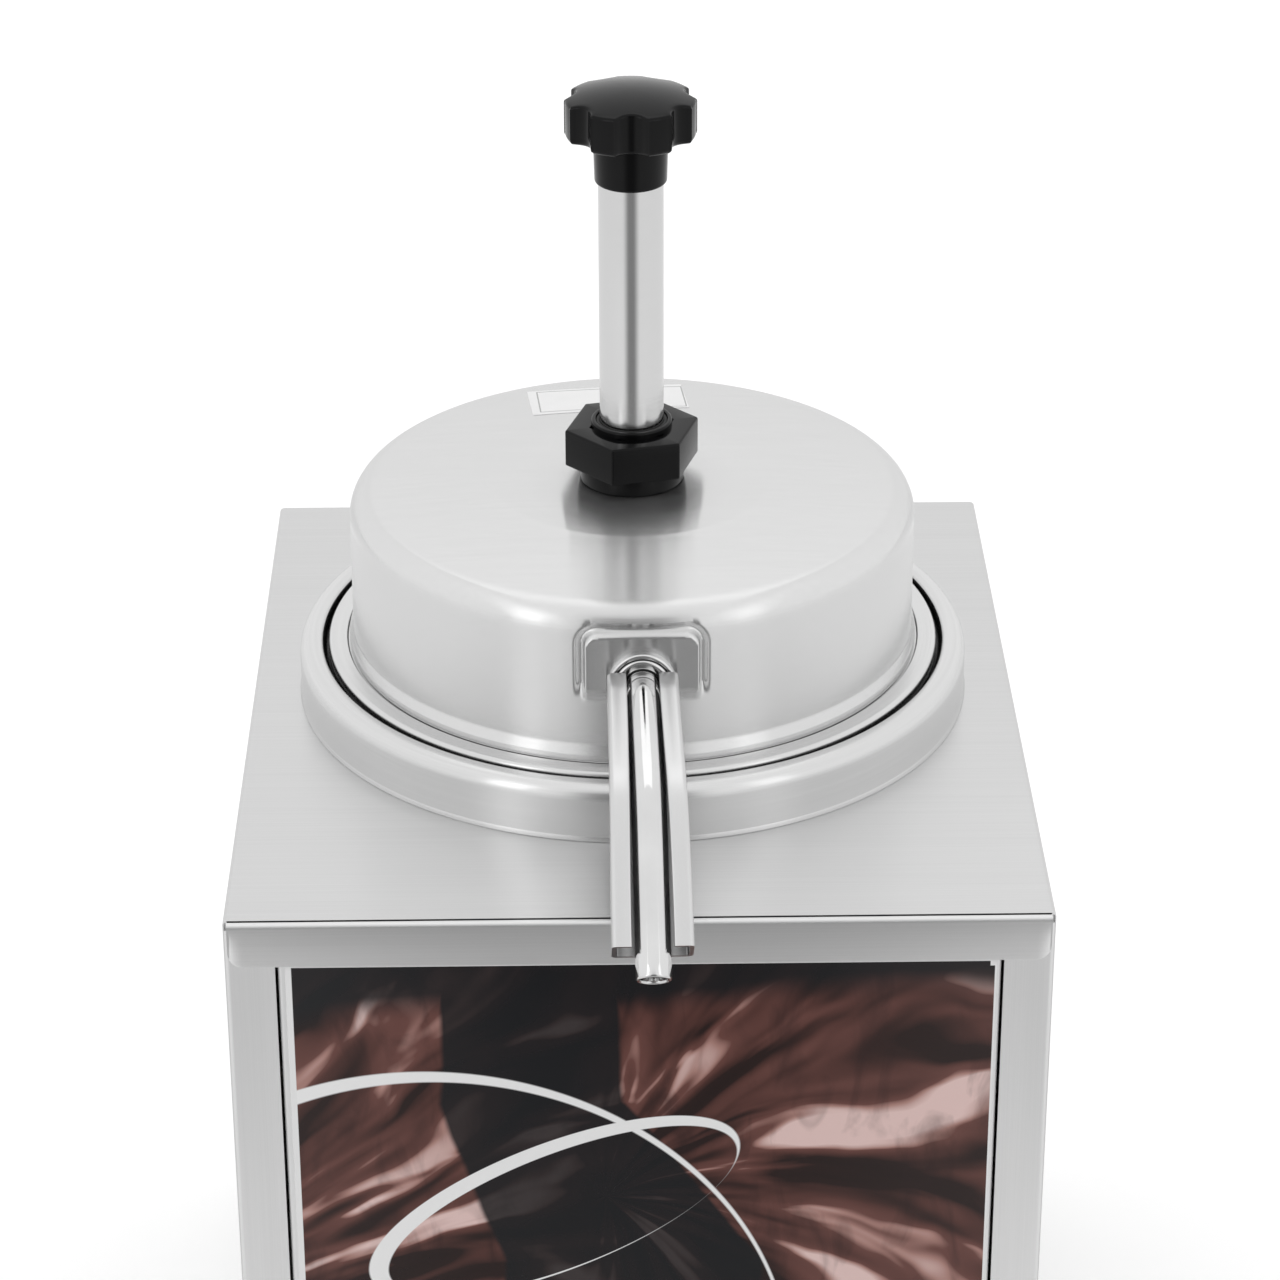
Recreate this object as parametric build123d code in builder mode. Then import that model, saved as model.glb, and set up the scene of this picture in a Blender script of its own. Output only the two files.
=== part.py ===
from build123d import *
import os
from math import cos, radians, sin, tan

# Heated pump dispenser for sauce: a steel housing with a water-bath well, a lift-out food pot, and a
# lid that carries the hand pump. Millimetres, +Z up, the front faces -Y, and the origin lies on the
# table under the centre of the housing.

os.makedirs("parts", exist_ok=True)

# ---------------------------------------------------------------- driving dimensions
body_w = 230.0          # housing width, X
body_d = 268.0          # housing depth, Y
foot_h = 14.0
deck_z = 262.0          # top face of the deck
sheet = 1.0             # housing sheet thickness
pot_sheet = 0.8         # pan, pot and lid sheet thickness
well_y = 10.5           # well and pump axis, behind the centre of the housing
flange_h = 13.0         # front flange below the deck edge
strip_w = 14.0          # folded returns beside the front and back panels

collar_r = 100.8        # outer radius of the well pan's raised collar
collar_top = 17.5       # collar crest above the deck
well_r = 84.8           # inner radius of the well pan
well_floor = -188.0     # pan floor, from the deck
ledge = 13.4            # ledge that carries the pot's flange
gasket_t = 0.5

pot_r = 78.0            # inner radius of the food pot
pot_floor = -165.0      # pot floor, from the deck
pot_flange_r = 92.1
pot_rim = 17.6          # top of the pot's flange

lid_r = 84.4            # skirt radius
lid_top = 68.0
lid_flat_r = 42.0       # flat crown
lid_drop = 3.0          # the crown slopes down to the skirt's corner by this much
lid_corner = 8.0

tube_r = 9.5            # plunger tube
tube_wall = 1.2
neck_r = 12.0           # threaded neck of the pump head
nut_af = 35.2
nut_turn = 12.8         # degrees
nut_z = 73.7
nut_h = 11.4
neck_top = 87.0
cylinder_r = 16.0
cylinder_bore = 14.6
running = 0.05          # radial clearance of a shaft in its bore
stroke = 65.0
piston_top = 10.0
piston_h = 16.0
knob_z = 161.7          # underside of the knob's hub
knob_hub_h = 13.7
knob_star_h = 12.1
knob_r = 19.05
knob_lobes = 7

spout_turn = 1.1        # degrees, the lid's rest position on the pot
spout_z = 43.6
spout_r = 5.0
spout_bore = 3.7
spout_slope = 14.0      # degrees below level, over the deck
tip_slope = 45.0        # degrees below level, at the tip
spout_knee = 137.5      # from the pump axis to the knee of the spout
tip_run = 48.4          # from the knee to the tip
guard_w = 21.4
guard_over = 4.5        # outer face of the guard's lips above the tube's centre line
guard_under = 8.0       # outer face of the guard's web below it
guard_sheet = 1.2
guard_slot = 10.6
guard_short = 8.5       # the guard ends this far before the tip
riser_rho = 24.5        # discharge tube, in front of the pump axis

valve_z = -152.0        # underside of the foot valve
valve_h = 26.0

control_z = 62.0        # centre of the controls on the right side wall
knob_y = 52.0
lamp_y = 12.0
rocker_y = -22.0
socket_z = 52.0         # centre of the power socket on the back

# ---------------------------------------------------------------- planes, axes and helpers
half_w = body_w / 2
front = -body_d / 2
back = body_d / 2
strip_y = front + sheet                      # the front strips stand one sheet behind the flange
wall_x = half_w - sheet                      # inner face of the right wall

well_plane = Plane(origin=(0, well_y, deck_z), x_dir=(1, 0, 0), z_dir=(0, -1, 0))
well_axis = Axis((0, well_y, 0), (0, 0, 1))
turn = radians(spout_turn)
forward = Vector(sin(turn), -cos(turn), 0)   # from the pump axis towards the spout
across = Vector(cos(turn), sin(turn), 0)
spout_plane = Plane(origin=(0, well_y, deck_z), x_dir=forward, z_dir=-across)


def level(z, x=0.0, y=well_y):
    """A horizontal plane at height z above the deck, centred on the pump axis by default."""
    return Plane(origin=(x, y, deck_z + z), x_dir=(1, 0, 0), z_dir=(0, 0, 1))


def table(z, x=0.0, y=0.0):
    """A horizontal plane at height z above the table."""
    return Plane(origin=(x, y, z), x_dir=(1, 0, 0), z_dir=(0, 0, 1))


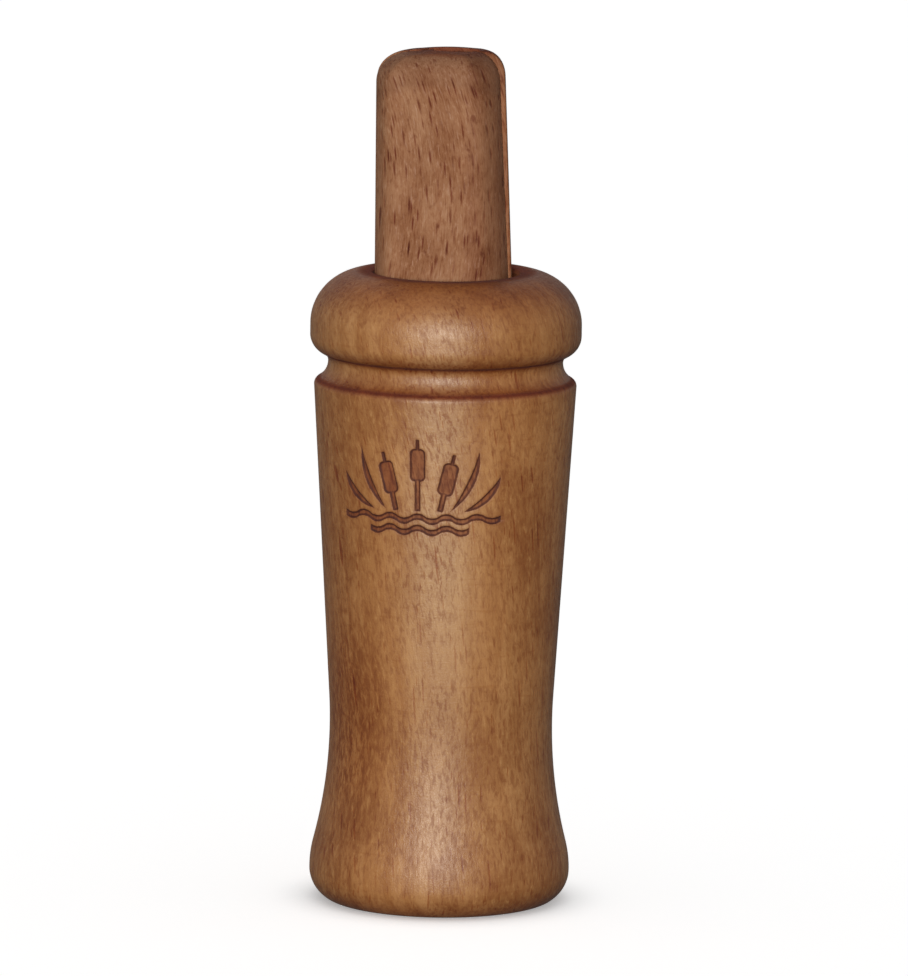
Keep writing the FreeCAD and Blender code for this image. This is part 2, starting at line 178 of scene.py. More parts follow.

----------------------------------------

• Exercise aim
Copy out each line of the entries that holds "import".

• Finished answer
Recreate this object as parametric build123d code in builder mode. Then import that model, saved as model.glb, and set up the scene of this picture in a Blender script of its own. Output only the two files.
from build123d import *
import os
from math import cos, radians, sin, tan